Pardon Shuts Down Judicial Activism
In pardoning Sheriff Joe Arpaio, President Trump illustrated why he is a cut above other politicians. Without waiting for judicial activism to drag on for years in the Ninth Circuit, Trump used his constitutional authority to stop the long-running witch-hunt against a good man who has devoted 50 years to law enforcement.
Trump’s pardon of Sheriff Joe was the kind of Trumpesque move that millions of Americans have been waiting for. Trump acted on his own instincts, and perhaps even against his legal advisers who have been urging him to adapt to business-as-usual in D.C., rather than changing it.
Trump’s audacious pardon confirmed why Phyllis Schlafly saw in Donald Trump something she had not seen in any other presidential candidate since she wrote her classic “A Choice Not An Echo” more than 50 years ago. Sheriff Joe is hated by the kingmakers who want open borders, and Trump’s pardon delivered a stunning setback to their globalist agenda.
In 2012, Phyllis wrote about how the pro-amnesty crowd waged an expensive campaign that year to defeat Sheriff Joe, but he won his reelection at the age of 81. Sheriff Joe stood up against Obama, and liberals have been determined for years to punish Joe.
A decade ago Phyllis and others repeatedly urged President George W. Bush to pardon two courageous border patrol agents, Ignacio Ramos and Jose Alonso Compean, who had been unjustly sentenced to 11 and 12 years in prison for doing their job in shooting a drug smuggler near the Mexican border. The smuggler was merely wounded in his buttocks, while our border patrol agents were sent to prison for more than a decade.
Yet GWB would not pardon the agents, even after one of them suffered a beating in prison at the hands of convicts hostile to law enforcement agents. Instead, GWB waited until his last full day in office, and then merely commuted their sentences, leaving the agents to linger for additional weeks in prison and be hampered in finding good jobs after they were finally released.
Trump’s decisive pardon of Sheriff Joe is in welcome contrast to the effete leadership of the past. Sheriff Joe was elected six times by the fourth-largest county in America, Maricopa County in Arizona, a hotbed of illegal immigration and widespread crime caused by the illegals whom Joe worked overtime to arrest.
Trump’s pardon of Sheriff Joe was a necessary step to curb the misuse of the federal courts, which are now stacked with Obama and Clinton appointments who repeatedly rule in favor of liberal groups and against the will of the American people. In what took GWB years to do only incompletely on his last full day in office, it took only a few days for Trump to do completely at the first opportunity.
The ACLU did not like Sheriff Joe’s approach to illegal immigration, and they used the federal courts to take punitive action against him. Without the benefit of a jury trial, a federal judge held that the publicly elected Sheriff Joe was in criminal contempt in how he did his job in protecting the American people against illegal aliens.

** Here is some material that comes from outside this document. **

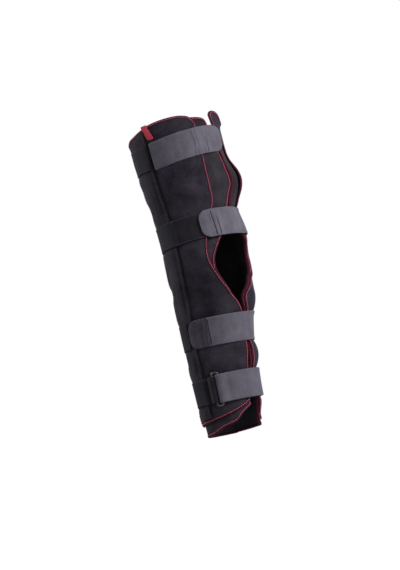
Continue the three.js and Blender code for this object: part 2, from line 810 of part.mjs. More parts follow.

The court ruling was contrary to the testimony of every witness in Sheriff Joe’s civil case, which had been brought by the ACLU. Sheriff Joe, now age 85, faced six months in jail and further litigation that would bankrupt him.
Presidents should not wait for the legal system to destroy anyone before issuing a pardon to cut off the abuse. The justice in President Trump’s pardon is not merely that he exonerated Sheriff Joe, but that President Trump did it quickly to prevent further injustice against this hero.
Although the presidential power to pardon is clear, criticism of Trump has ranged from the inane to the absurd. Some even objected that President Trump issued his pardon of Sheriff Joe during Hurricane Harvey, as though a president should allow a natural disaster to block his decision-making on all other important issues.
Trump pointed out to a hostile press corps on Monday that President Clinton issued many pardons of shady characters. Obama, for his part, granted a record number of commutations while he was president, none as distinguished as Sheriff Joe.
Prior Republican presidents would have been too cowardly to pardon Sheriff Joe, and Republican leadership in Congress pathetically criticizes Trump now. But the need to check judicial supremacy requires acting promptly to block the overreach, and Trump’s pardon of Sheriff Joe proved why he was Phyllis Schlafly’s choice, not an echo.